Task> Everything from the line containing "Write the Blender" to the line containing "LINER_INNER = 3.1", both lines included, must be copied exactly; nothing else should be.

··· Exercise materials ···

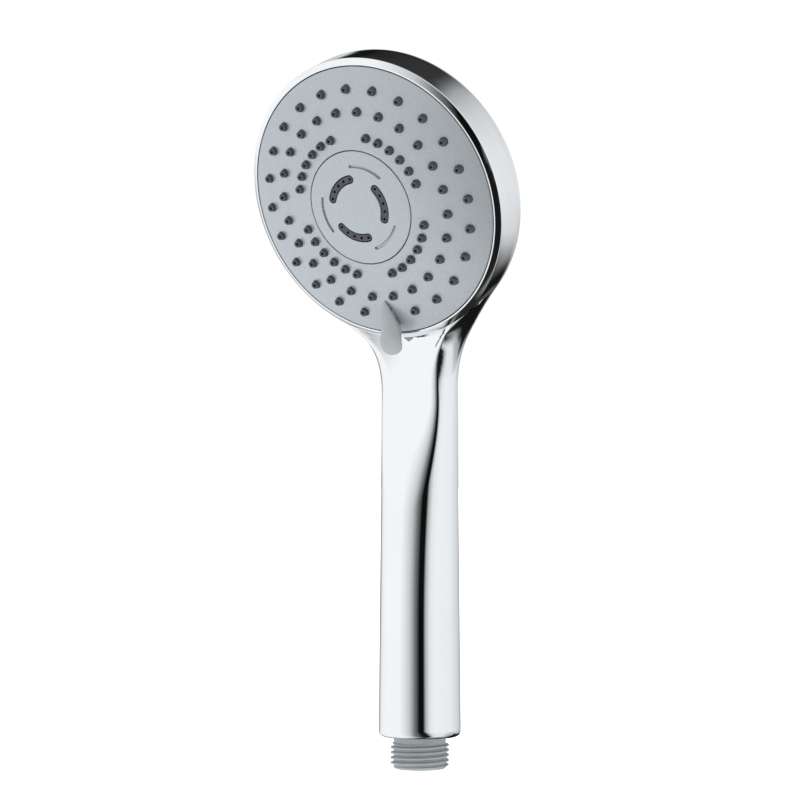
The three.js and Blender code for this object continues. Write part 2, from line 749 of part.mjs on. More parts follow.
function distributorDisc() {
  const low = ROTOR_TOP - ROTOR_WALL;
  const trackDepth = 0.6;
  const disc = turned([
    [6.6, low],
    [DETENT_RING - 2.8, low],
    [DETENT_RING - 2.8, low + trackDepth],
    [DETENT_RING + 2.8, low + trackDepth],
    [DETENT_RING + 2.8, low],
    [ROTOR_RADIUS, low],
    [ROTOR_RADIUS, ROTOR_TOP],
    [6.6, ROTOR_TOP],
    [6.6, low],
  ]);
  const channels = CHANNELS.map(({ degrees, reach }) =>
    radialSlot(2.4, PORT_RING, reach, degrees, ROTOR_TOP - 1.1, ROTOR_TOP + 1));
  const ports = CHANNELS.map(({ degrees }) => {
    const [x, y] = polar(PORT_RING, degrees);
    return rod(2.1, low - 1, ROTOR_TOP, x, y, COARSE);
  });
  const clicks = [-MODE_ANGLE, 0, MODE_ANGLE].map((turn) => clickPocket(90 + turn, low + trackDepth));
  return cut(disc, ...channels, ...ports, ...clicks);
}

const ARC_ANGLES = [0, 120, 240].map((turn) => DOWN - ARC_TURN - turn);

function centreDisc() {
  const skirt = DISC_RADIUS - 1.8;
  const disc = turned([
    [0, 3.3],
    [skirt, 3.3],
    [skirt, -1],
    [DISC_RADIUS, -1],
    ...domeLine(DISC_RADIUS, 0, 0),
  ]);
  const slots = ARC_ANGLES.map((middle) =>
    arcSlot(JET_RING, ARC_HALF_WIDTH + GAP, middle, ARC_SPREAD, 2, 9));
  return cut(disc, ...slots);
}

function massagePad() {
  const pad = rod(18.4, 1.5, 3, 0, 0, FINE);
  const arcs = ARC_ANGLES.map((middle) =>
    arcSlot(JET_RING, ARC_HALF_WIDTH, middle, ARC_SPREAD, 2, 6.2));
  const jets = ARC_ANGLES.flatMap((middle) =>
    [-2, -1, 0, 1, 2].map((step) => {
      const [x, y] = polar(JET_RING, middle + (step * ARC_SPREAD) / 4);
      return rod(0.5, 0, 8, x, y, 5);
    }));
  return cut(join(pad, ...arcs), ...jets);
}

// Impeller with a half-round shutter that opens and closes the massage outlets as it spins.
function turbine() {
  const hub = ring(6.9, 8.3, -7.5, 0.3, MEDIUM);
  const vaneCount = 8;
  const vanes = Array.from({ length: vaneCount }, (_, i) =>
    box(9.4, 1, -7.2, -2.4, 12.6, 0, (i * 2 * Math.PI) / vaneCount));
  const rimBand = ring(16.6, 17.5, -4.6, -2, MEDIUM);
  const plate = ring(7.5, 17.5, -2.4, -1.2, MEDIUM);
  const window = box(40, 20, -3, 1, 0, 10);
  const shutter = cut(plate, window);
  return join(hub, rimBand, shutter, ...vanes);
}

// ---------------------------------------------------------------- assembly

const CHROME = { color: 0xd8dadd, roughness: 0.08, metalness: 1 };
const GREY_PLATE = { color: 0xb6bec4, roughness: 0.35, metalness: 0.3 };
const GREY_PLASTIC = { color: 0xa8afb0, roughness: 0.5, metalness: 0 };
const DARK_RUBBER = { color: 0x3b4046, roughness: 0.7, metalness: 0 };
const SEAL_RUBBER = { color: 0x1d1e20, roughness: 0.8, metalness: 0 };
const WHITE_PLASTIC = { color: 0xdedfdb, roughness: 0.5, metalness: 0 };
const STEEL = { color: 0xa9abad, roughness: 0.3, metalness: 1 };
const BRASS = { color: 0xc59a4a, roughness: 0.3, metalness: 1 };

function piece(name, solid, finish) {
  const mesh = new THREE.Mesh(geometryOf(solid), new THREE.MeshStandardMaterial(finish));
  mesh.name = name;
  return mesh;
}

const showerHead = new THREE.Group();
showerHead.add(
  piece("chrome_shell", chromeShell(), CHROME),
  piece("inlet_connector", inletConnector(), GREY_PLASTIC),
  piece("inlet_strainer", inletStrainer(), WHITE_PLASTIC),
  piece("flow_restrictor", flowRestrictor(), WHITE_PLASTIC),
  piece("water_tube", waterTube(), WHITE_PLASTIC),
  piece("tube_seal_lower", tubeSealLower(), SEAL_RUBBER),
  piece("tube_seal_upper", tubeSealUpper(), SEAL_RUBBER),
);

const head = new THREE.Group();
head.position.copy(HEAD_CENTRE);
head.rotation.x = Math.PI / 2 + HEAD_TILT;
head.add(
  piece("bezel_ring", bezelRing(), CHROME),
  piece("valve_base", valveBase(), WHITE_PLASTIC),
  piece("post_insert", postInsert(), BRASS),
  piece("post_seal", postSeal(), SEAL_RUBBER),
  piece("screw_washer", screwWasher(), STEEL),
  piece("port_seal", portSeal(), SEAL_RUBBER),
  piece("port_spring", portSpring(), STEEL),
  piece("detent_plunger", detentPlunger(), WHITE_PLASTIC),
  piece("detent_spring", detentSpring(), STEEL),
  piece("face_plate", facePlate(), GREY_PLATE),
  piece("selector_lever", selectorLever(), GREY_PLASTIC),
  piece("nozzle_mat", nozzleMat(), DARK_RUBBER),
  piece("spray_chamber", sprayChamber(), WHITE_PLASTIC),
  piece("chamber_gasket", chamberGasket(), SEAL_RUBBER),
  piece("distributor_disc", distributorDisc(), WHITE_PLASTIC),
  piece("centre_disc", centreDisc(), GREY_PLATE),
  piece("massage_pad", massagePad(), DARK_RUBBER),
  piece("turbine", turbine(), WHITE_PLASTIC),
);

const centre = piece("centre_screw", centreScrew(), STEEL);
centre.position.z = -2.2 + GAP;
head.add(centre);

SCREW_ANGLES.forEach((degrees, i) => {
  const screw = piece(`base_screw_${i + 1}`, baseScrew(), STEEL);
  screw.position.set(...polar(SCREW_RING, degrees), BASE_TOP + GAP);
  head.add(screw);
});

showerHead.add(head);

export default showerHead;
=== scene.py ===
import json
import math

import bpy
import numpy as np
from mathutils import Matrix, Vector


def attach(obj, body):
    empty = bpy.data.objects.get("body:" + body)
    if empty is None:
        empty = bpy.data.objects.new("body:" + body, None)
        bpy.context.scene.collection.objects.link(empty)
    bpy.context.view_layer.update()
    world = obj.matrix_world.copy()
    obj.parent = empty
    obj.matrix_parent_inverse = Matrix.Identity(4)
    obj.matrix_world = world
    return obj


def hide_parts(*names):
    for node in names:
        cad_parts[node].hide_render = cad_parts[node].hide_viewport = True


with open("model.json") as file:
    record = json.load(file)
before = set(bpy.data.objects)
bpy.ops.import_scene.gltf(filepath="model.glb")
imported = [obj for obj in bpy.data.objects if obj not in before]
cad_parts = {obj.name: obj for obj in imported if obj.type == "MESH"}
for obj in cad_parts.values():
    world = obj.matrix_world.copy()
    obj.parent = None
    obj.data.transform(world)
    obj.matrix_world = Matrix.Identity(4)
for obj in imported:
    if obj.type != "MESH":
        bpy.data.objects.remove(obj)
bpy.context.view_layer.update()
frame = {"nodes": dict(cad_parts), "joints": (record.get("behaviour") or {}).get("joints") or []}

MM = 0.001

# ---------------------------------------------------------------- driving dimensions

# Handle and inlet.
THREAD_RADIUS = 20.955 / 2
THREAD_ROOT_RADIUS = 18.631 / 2
THREAD_PITCH = 1.814
THREAD_LENGTH = 9.4
CONNECTOR_BORE = 6.5
CONNECTOR_FLANGE = 11.9
CONNECTOR_SOCKET = 7
CONNECTOR_TOP = 28
HANDLE_BOTTOM = 11.4
HANDLE_WAIST = 135
HANDLE_RADIUS = 13.4
HANDLE_TAPER = 0.0101
OVAL_START = 45
NECK_START = 140
NECK_TOP = 200
BLEND = 22.46
FOOT_ROUNDING = 2.4
TUBE_OFFSET = 1.8

# Head.
HEAD_RADIUS = 51
BACK_DEPTH = 34.2
BACK_RADIUS = 100
BACK_ROUNDING = 5
RIM_FRONT = -10.4
RIM_CLEARANCE = 0.15
SCOOP_START = 134
SCOOP_FRONT = -6.9
SCOOP_CURVE = 0.007
SCOOP_LEAN = 0.01
SCOOP_DISH = 0.0135
SCOOP_EDGE = 1.1
SHELL_WALL = 2.2
SEAT_DEPTH = -12.2
SCREW_RING = 42.3
SCREW_ANGLES = (90, -25, -155)
BOSS_RADIUS = 4
BOSS_BORE = 1.6
BOSS_FOOT = -22
BOSS_TOP = -16.7

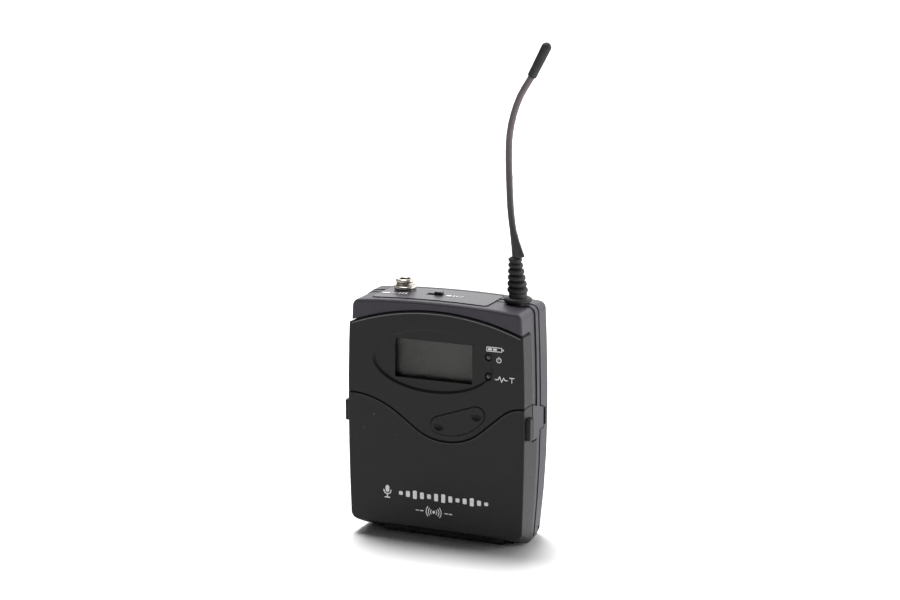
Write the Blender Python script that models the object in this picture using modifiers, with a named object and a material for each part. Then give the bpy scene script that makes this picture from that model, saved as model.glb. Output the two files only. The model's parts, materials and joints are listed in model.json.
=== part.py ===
"""Wireless bodypack transmitter: a hand-sized plastic case with a display, a hinged battery cover,
a ribbed whip antenna, a screw-lock microphone socket and a spring belt clip.

Sizes are in millimetres, and MM turns them into Blender's metres where a mesh is made.
+Z is up, the front faces -Y, and the origin is the middle of the flat foot that the case stands on.
Heights below are counted from a level just above the foot; stand_on_ground() lifts everything at
the end, so that the foot's underside lies at zero.
"""

import math

import bmesh
import bpy
from mathutils import Matrix, Vector

MM = 0.001

# ---- driving dimensions -------------------------------------------------------------------------
HEIGHT = 82.0
GROUND = -1.6  # the foot's underside
HALF_WIDTH = 32.0
FRONT_Y = -12.0
REAR_Y = 12.0
GAP = 0.3  # between neighbouring pieces
WALL = 1.6

WAIST_Z = 42.0  # the sides bulge most here
SIDE_RADIUS = 700.0
SIDE_RADIUS_LOW = 1000.0
TWIST = 0.08  # at the ground the sides run in by this much more per mm of depth
CROWN_RADIUS = 382.0  # the top is a shallow arc
CORNER_MIDDLE = 2.2  # the bottom corners are tight in the middle and wider at the faces
CORNER_FACE = 2.8
CORNER_TOP = 2.8
FRONT_EDGE = 0.35
SHELL_EDGE = 0.9
REAR_EDGE = 2.6
FRONT_TOE, FRONT_TOE_LENGTH = 4.9, 11.5  # the base slopes up towards the front face
REAR_TOE, REAR_TOE_LENGTH = 2.4, 5.5  # and towards the rear face
TOE_POWER = 1.15
FLOOR_WALL = 1.7
EDGE_CHAMFER = 0.4  # on the upward edges of the panel and the cover

# Depths of the layers, from the front face backwards.
PANEL_BACK = -10.8
SHELL_FRONT = -11.6
BACKING_FRONT = -10.5
BACKING_BACK = -9.1
PANEL_SIDE_BACK = -4.5
FRONT_HALF_BACK = -0.1
BAND_FRONT = 0.45
BAND_BACK = 2.85
REAR_HALF_FRONT = 3.4
REAR_WALL_FRONT = 10.4
SHELL_INSET = 0.6  # the bare top of the case is this much narrower than the panel
SHELF_Z = (76.9, 78.3)  # the frame's inner shelf, which carries the socket and the switch
LINER_OUTER = 1.9
LINER_INNER = 3.1

# Front features.
ARC_APEX_Z = 78.6
ARC_RADIUS = 84.4
WINDOW = (-14.8, 13.2, 55.1, 68.45)  # x0, x1, z0, z1
DISH_CENTRE = (-1.0, 61.7)
DISH_RADII = (22.0, 10.9)
DISH_DEPTH = 0.6
DISH_SLOPE = 0.8  # how far the oval's rim runs in as it goes down
LED_X = 19.0
LED_STATUS_Z = 65.1
LED_PEAK_Z = 58.5
LED_RADIUS = 1.15
ROCKER_LEFT = (1.4, 40.1)
ROCKER_RIGHT = (15.0, 44.9)
ROCKER_END_RADIUS = 2.9
ROCKER_BELLY_RADIUS = 16.0
ROCKER_GAP = 0.22
ROCKER_PIVOT_Y = -9.2
SET_KEY = (-22.5, 41.0)
POWER_KEY = (-13.5, 39.4)

# Top features.
PLATE = (-24.5, 17.0, -8.5, 7.7)  # x0, x1, y0, y1
PLATE_THICKNESS = 0.9
PLATE_FLOOR = 80.0
JACK_X, JACK_Y = -17.9, 4.0
MUTE_X, MUTE_Y = -4.7, -0.5
AERIAL_X, AERIAL_Y = 24.2, 1.65

# Battery bay.
CELL_RADIUS = 7.05
CELL_Y = -1.6
LOWER_CELL_Z = 12.6
CELL_PITCH = 14.6
TRAY_FRONT = -8.8
TRAY_BACK = 6.6
TRAY_TOP = 35.6
TRAY_BOTTOM = 4.5
TRAY_HALF = 27.4
HINGE_Y, HINGE_Z = -2.6, GROUND + 2.2
HEEL_RADIUS = 2.65

# Catches on the cover's sides, as (y0, y1, z0, z1).
CATCH = (-10.9, -7.1, 37.7, 45.0)
CATCH_PROUD = 33.7

# Belt clip.
CLIP_SHEET = 0.8
CLIP_BEND_Y, CLIP_BEND_Z = 15.8, 66.0
CLIP_BEND_OUTER = 3.5
CLIP_HALF = 14.0
ARM_X = 28.4
ARM_Z = (39.0, 44.6)
HOOK_Y = (6.6, 7.4)

SIDES = (-1, 1)
SIDE_NAMES = {-1: "left", 1: "right"}


# ---- helpers ------------------------------------------------------------------------------------
def clear_scene():
    for obj in list(bpy.data.objects):
        bpy.data.objects.remove(obj, do_unlink=True)


def new_collection(name):
    made = bpy.data.collections.new(name)
    bpy.context.scene.collection.children.link(made)
    return made


def material(name, colour, roughness, metallic=0.0):
    made = bpy.data.materials.new(name)
    made.use_nodes = True
    shader = made.node_tree.nodes["Principled BSDF"]
    shader.inputs["Base Color"].default_value = (*colour, 1.0)
    shader.inputs["Roughness"].default_value = roughness
    shader.inputs["Metallic"].default_value = metallic
    return made


def mesh_object(name, bm):
    """A linked cutter object from a bmesh in millimetres; finish() turns it into a part."""
    bmesh.ops.scale(bm, vec=(MM, MM, MM), verts=bm.verts)
    bmesh.ops.recalc_face_normals(bm, faces=bm.faces)
    mesh = bpy.data.meshes.new(name)
    bm.to_mesh(mesh)
    bm.free()
    obj = bpy.data.objects.new(name, mesh)
    CUTTERS.objects.link(obj)
    obj.hide_render = True
    obj.display_type = "WIRE"
    return obj


def finish(obj, look, origin=None, smooth=35):
    """Moves a shape from the cutters to the parts, with its material and its own origin in mm."""
    CUTTERS.objects.unlink(obj)
    PARTS.objects.link(obj)
    obj.hide_render = False
    obj.display_type = "TEXTURED"
    if origin is not None:
        shift = Vector(origin) * MM
        obj.data.transform(Matrix.Translation(-shift))
        obj.location = shift
    obj.data.materials.append(look)
    obj.data.shade_smooth()
    obj.data.set_sharp_from_angle(angle=math.radians(smooth))
    return obj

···

Problem solution>
Write the Blender Python script that models the object in this picture using modifiers, with a named object and a material for each part. Then give the bpy scene script that makes this picture from that model, saved as model.glb. Output the two files only. The model's parts, materials and joints are listed in model.json.
=== part.py ===
"""Wireless bodypack transmitter: a hand-sized plastic case with a display, a hinged battery cover,
a ribbed whip antenna, a screw-lock microphone socket and a spring belt clip.

Sizes are in millimetres, and MM turns them into Blender's metres where a mesh is made.
+Z is up, the front faces -Y, and the origin is the middle of the flat foot that the case stands on.
Heights below are counted from a level just above the foot; stand_on_ground() lifts everything at
the end, so that the foot's underside lies at zero.
"""

import math

import bmesh
import bpy
from mathutils import Matrix, Vector

MM = 0.001

# ---- driving dimensions -------------------------------------------------------------------------
HEIGHT = 82.0
GROUND = -1.6  # the foot's underside
HALF_WIDTH = 32.0
FRONT_Y = -12.0
REAR_Y = 12.0
GAP = 0.3  # between neighbouring pieces
WALL = 1.6

WAIST_Z = 42.0  # the sides bulge most here
SIDE_RADIUS = 700.0
SIDE_RADIUS_LOW = 1000.0
TWIST = 0.08  # at the ground the sides run in by this much more per mm of depth
CROWN_RADIUS = 382.0  # the top is a shallow arc
CORNER_MIDDLE = 2.2  # the bottom corners are tight in the middle and wider at the faces
CORNER_FACE = 2.8
CORNER_TOP = 2.8
FRONT_EDGE = 0.35
SHELL_EDGE = 0.9
REAR_EDGE = 2.6
FRONT_TOE, FRONT_TOE_LENGTH = 4.9, 11.5  # the base slopes up towards the front face
REAR_TOE, REAR_TOE_LENGTH = 2.4, 5.5  # and towards the rear face
TOE_POWER = 1.15
FLOOR_WALL = 1.7
EDGE_CHAMFER = 0.4  # on the upward edges of the panel and the cover

# Depths of the layers, from the front face backwards.
PANEL_BACK = -10.8
SHELL_FRONT = -11.6
BACKING_FRONT = -10.5
BACKING_BACK = -9.1
PANEL_SIDE_BACK = -4.5
FRONT_HALF_BACK = -0.1
BAND_FRONT = 0.45
BAND_BACK = 2.85
REAR_HALF_FRONT = 3.4
REAR_WALL_FRONT = 10.4
SHELL_INSET = 0.6  # the bare top of the case is this much narrower than the panel
SHELF_Z = (76.9, 78.3)  # the frame's inner shelf, which carries the socket and the switch
LINER_OUTER = 1.9
LINER_INNER = 3.1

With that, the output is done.